To find out, I did what everyone is doing with Google and Facebook, but with Microsoft: I located its personal data download tool and downloaded my own history, as understood by Microsoft.

To do so yourself, open the Microsoft account website, sign-in, and then navigate to Privacy. Here, you will find a dashboard that list the various top-level items that Microsoft tracks: Your browsing history, search history, location activity, voice activity, content consumption, product and service activity, product and service performance (really, reliability), Cortana's Notebook (the opt-in list of information you provided to the service so it can make your life better), and health activity.

That seems like a lot of data. And I suppose it will be for the pro-Microsoft set whose lives still revolve completely around Redmond. But in this mobile-first, cloud first-age, most people will have likely given Microsoft very little important data to work with in recent years. After all, most people only interact with Microsoft when they're working.

So what does my dashboard show me?

As was the case with Facebook, which I found to be more interesting than controversial, my peek at Microsoft's understanding of me was mostly uneventful.
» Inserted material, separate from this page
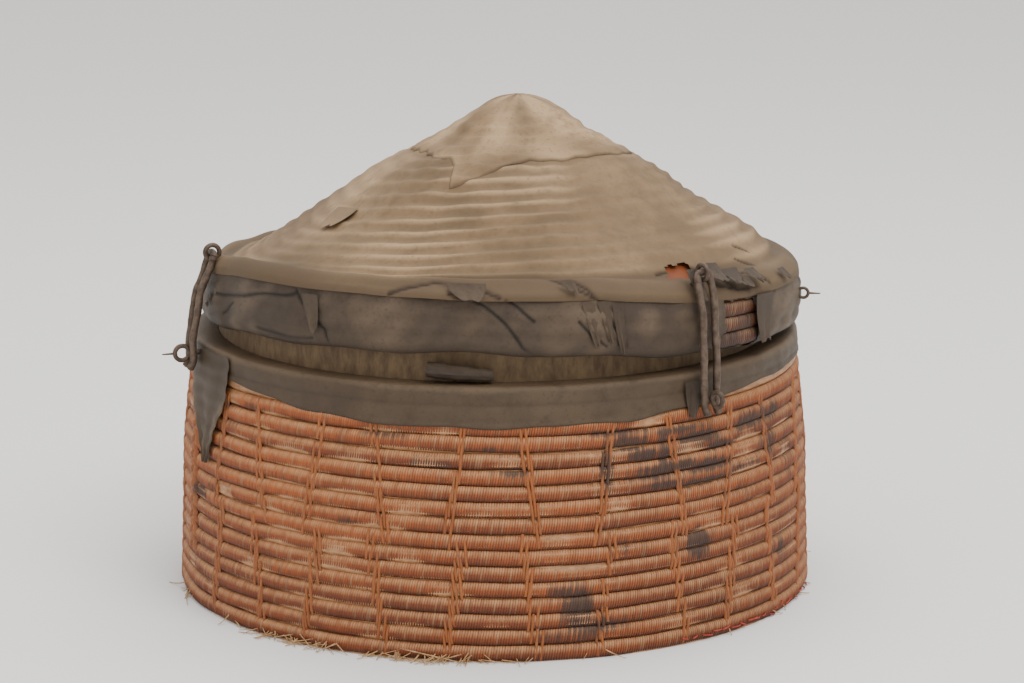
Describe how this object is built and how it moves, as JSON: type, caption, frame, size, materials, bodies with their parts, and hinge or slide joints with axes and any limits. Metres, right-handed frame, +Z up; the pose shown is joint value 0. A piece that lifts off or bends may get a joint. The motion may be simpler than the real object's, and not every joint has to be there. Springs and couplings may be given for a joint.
{
  "type": "lidded coiled basket",
  "caption": "Round coiled storage basket with a cloth-covered conical lid that lifts off and iron hasps that swing on eye pins.",
  "frame": {"origin": "centre of the floor's worn flat underside", "axes": "+Z up through the lid's apex, the front with the raised lid edge faces -Y, +X to the right seen from the front"},
  "size_m": [0.6089, 0.6201, 0.4659],
  "materials": {
    "coil": "orange-brown split cane wrapped round a straw core",
    "splint": "split cane lashings, darker",
    "collar": "golden-brown upright fibre",
    "band_leather": "dark grey-brown worn leather",
    "lid_cloth": "khaki-brown waxed cloth, rubbed pale on the ribs",
    "scrap_leather": "grey-blue dried leather",
    "iron": "forged, brown with age",
    "hasp_iron": "forged, brown with age",
    "red_thread": "red sewing thread",
    "straw": "dry straw"
  },
  "bodies": {
    "basket": {"floor_coil": "coil", "foot_coil": "coil", "wall_coil": "coil", "rim_coil": "coil", "wall_lashings": "splint", "neck_collar": "collar", "rim_band": "band_leather", "rim_tab": "band_leather", "gap_scrap": "scrap_leather", "body_eye_left": "iron", "body_eye_right": "iron", "body_eye_rear": "iron", "body_eye_patch": "scrap_leather", "foot_thread": "red_thread", "foot_straws": "straw"},
    "lid": {"lid_side_coil": "coil", "lid_cone_coil": "coil", "lid_side_cover": "lid_cloth", "lid_cone_cover": "lid_cloth", "apex_cap": "lid_cloth", "lid_eye_left": "iron", "lid_eye_right": "iron", "lid_eye_rear": "iron", "lid_side_eye": "iron", "lid_eye_patch": "scrap_leather"},
    "hasp_left": {"hasp_left": "hasp_iron"},
    "hasp_right": {"hasp_right": "hasp_iron"},
    "hasp_rear": {"hasp_rear": "hasp_iron"}
  },
  "joints": [
    {"name": "lid_lift", "type": "slide", "parent": "basket", "child": "lid", "axis": [0, 0, 1], "range_m": [0, 0.2]},
    {"name": "hasp_left_swing", "type": "hinge", "parent": "lid", "child": "hasp_left", "pos_m": [-0.25876, -0.09418, 0.32847], "axis": [-0.342, 0.9397, 0], "range_deg": [0, 150]},
    {"name": "hasp_right_swing", "type": "hinge", "parent": "lid", "child": "hasp_right", "pos_m": [0.18464, -0.21695, 0.3334], "axis": [-0.7615, -0.6481, 0], "range_deg": [0, 150]},
    {"name": "hasp_rear_swing", "type": "hinge", "parent": "lid", "child": "hasp_rear", "pos_m": [0.07313, 0.27292, 0.31308], "axis": [0.9659, -0.2588, 0], "range_deg": [0, 150]}
  ]
}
My browsing history is a study in bland, since I don't use Microsoft Edge regularly, like most people. I apparently visited Bing and MSN on April 17---I don't actually use either, ever---and sites like Instagram, Twitter, and Facebook over time.
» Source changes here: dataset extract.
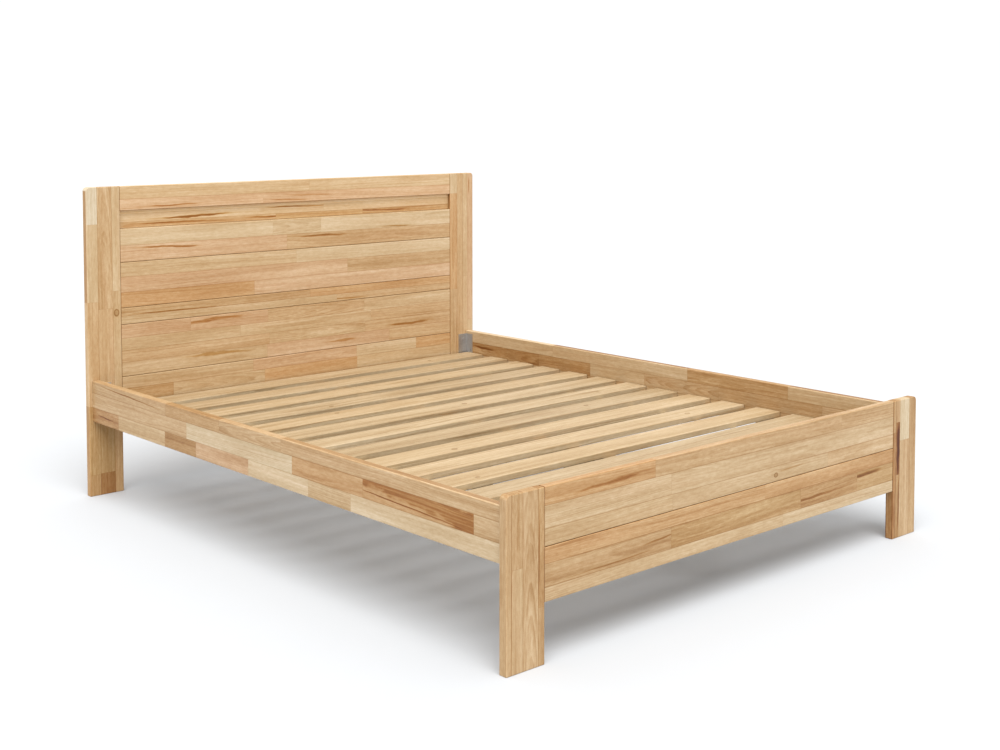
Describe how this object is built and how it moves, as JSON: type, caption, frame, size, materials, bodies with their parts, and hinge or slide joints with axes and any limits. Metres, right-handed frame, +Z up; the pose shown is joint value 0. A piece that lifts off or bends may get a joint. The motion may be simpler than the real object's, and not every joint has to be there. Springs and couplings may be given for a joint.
{
  "type": "bed frame",
  "caption": "Solid wood double bed frame with a panelled headboard, low footboard, side rails, and a slat base carried by ledges and a centre beam on an adjustable leg.",
  "frame": {"origin": "on the floor, under the middle of the bed frame", "axes": "+X across the bed, +Y from the foot end towards the headboard, +Z up"},
  "size_m": [1.675, 2.065, 1.025],
  "materials": {
    "frame_beech": "oiled beech, satin",
    "slat_spruce": "planed, unfinished",
    "zinc_steel": "zinc plated",
    "strap_webbing": "woven webbing",
    "foot_plastic": "moulded, matt black"
  },
  "bodies": {
    "frame": {"head_post_left": "frame_beech", "head_post_right": "frame_beech", "headboard_top_rail": "frame_beech", "headboard_recessed_strip": "frame_beech", "headboard_board_1": "frame_beech", "headboard_board_2": "frame_beech", "headboard_board_3": "frame_beech", "headboard_board_4": "frame_beech", "headboard_board_5": "frame_beech", "foot_post_left": "frame_beech", "foot_post_right": "frame_beech", "footboard_upper_board": "frame_beech", "footboard_lower_board": "frame_beech", "side_rail_left": "frame_beech", "side_rail_right": "frame_beech", "slat_ledge_left": "frame_beech", "slat_ledge_right": "frame_beech", "centre_beam": "slat_spruce", "centre_leg": "slat_spruce", "beam_pocket_foot": "zinc_steel", "beam_pocket_head": "zinc_steel", "corner_bracket_foot_left": "zinc_steel", "corner_bracket_foot_right": "zinc_steel", "corner_bracket_head_left": "zinc_steel", "corner_bracket_head_right": "zinc_steel", "screw_foot_left_rail_lower": "zinc_steel", "screw_foot_left_rail_upper": "zinc_steel", "screw_foot_left_post_lower": "zinc_steel", "screw_foot_left_post_upper": "zinc_steel", "screw_foot_right_rail_lower": "zinc_steel", "screw_foot_right_rail_upper": "zinc_steel", "screw_foot_right_post_lower": "zinc_steel", "screw_foot_right_post_upper": "zinc_steel", "screw_head_left_rail_lower": "zinc_steel", "screw_head_left_rail_upper": "zinc_steel", "screw_head_left_post_lower": "zinc_steel", "screw_head_left_post_upper": "zinc_steel", "screw_head_right_rail_lower": "zinc_steel", "screw_head_right_rail_upper": "zinc_steel", "screw_head_right_post_lower": "zinc_steel", "screw_head_right_post_upper": "zinc_steel", "slat_01": "slat_spruce", "slat_02": "slat_spruce", "slat_03": "slat_spruce", "slat_04": "slat_spruce", "slat_05": "slat_spruce", "slat_06": "slat_spruce", "slat_07": "slat_spruce", "slat_08": "slat_spruce", "slat_09": "slat_spruce", "slat_10": "slat_spruce", "slat_11": "slat_spruce", "slat_12": "slat_spruce", "slat_13": "slat_spruce", "slat_14": "slat_spruce", "slat_strap_left": "strap_webbing", "slat_strap_right": "strap_webbing"},
    "levelling_foot": {"centre_foot_pad": "foot_plastic", "centre_foot_stem": "zinc_steel"}
  },
  "joints": [
    {"name": "levelling_travel", "type": "slide", "parent": "frame", "child": "levelling_foot", "axis": [0, 0, 1], "range_m": [0, 0.012]}
  ]
}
My search history was a combination of the obvious and the weird. In the latter category were two searches, "How abundant is Rhenium?" and "How abundant is Gallium?" that I don't recall making. A search about Peter Mayhew of Star Wars fame. And something about VMWare. But I use Google almost all of the time for searches, of course. Like everyone else. So the quality of this data is pretty limited.
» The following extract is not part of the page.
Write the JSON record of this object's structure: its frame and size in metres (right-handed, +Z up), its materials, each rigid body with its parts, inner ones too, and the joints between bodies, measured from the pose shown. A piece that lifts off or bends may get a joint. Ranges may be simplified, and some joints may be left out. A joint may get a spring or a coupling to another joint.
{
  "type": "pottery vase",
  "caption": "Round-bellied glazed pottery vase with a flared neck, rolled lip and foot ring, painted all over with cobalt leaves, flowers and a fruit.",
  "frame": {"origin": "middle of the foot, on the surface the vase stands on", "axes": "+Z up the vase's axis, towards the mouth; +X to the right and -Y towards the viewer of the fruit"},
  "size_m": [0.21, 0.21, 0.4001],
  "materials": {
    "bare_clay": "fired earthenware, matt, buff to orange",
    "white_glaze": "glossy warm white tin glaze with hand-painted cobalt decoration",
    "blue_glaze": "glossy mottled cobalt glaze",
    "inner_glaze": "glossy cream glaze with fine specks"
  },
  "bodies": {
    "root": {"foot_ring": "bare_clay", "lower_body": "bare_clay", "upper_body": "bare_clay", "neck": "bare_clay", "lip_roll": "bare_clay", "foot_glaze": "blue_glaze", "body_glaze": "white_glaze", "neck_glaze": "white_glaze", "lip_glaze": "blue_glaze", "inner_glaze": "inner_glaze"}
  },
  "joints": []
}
Microsoft's understanding of my location is accurate (both the exact address and map location), and that makes sense: I do very occasionally use the Windows 10 Weather app, and I let it know my precise location.

My voice activity is almost non-existent. This again makes sense because I use Google Assistant and various Google Home devices for this purpose. I apparently asked Cortana some basic questions---"What time is it?", "What's the weather going to be like this weekend?", and "How many cups are in a quart?"---in early March. Possibly because I was writing something about Cortana. I would normally never use Cortana.

The content consumption category is likewise effectively worthless: I don't use Microsoft's Movies & TV app unless I am testing PC battery life. So that's the data that is there.

Then I examined the product and ser...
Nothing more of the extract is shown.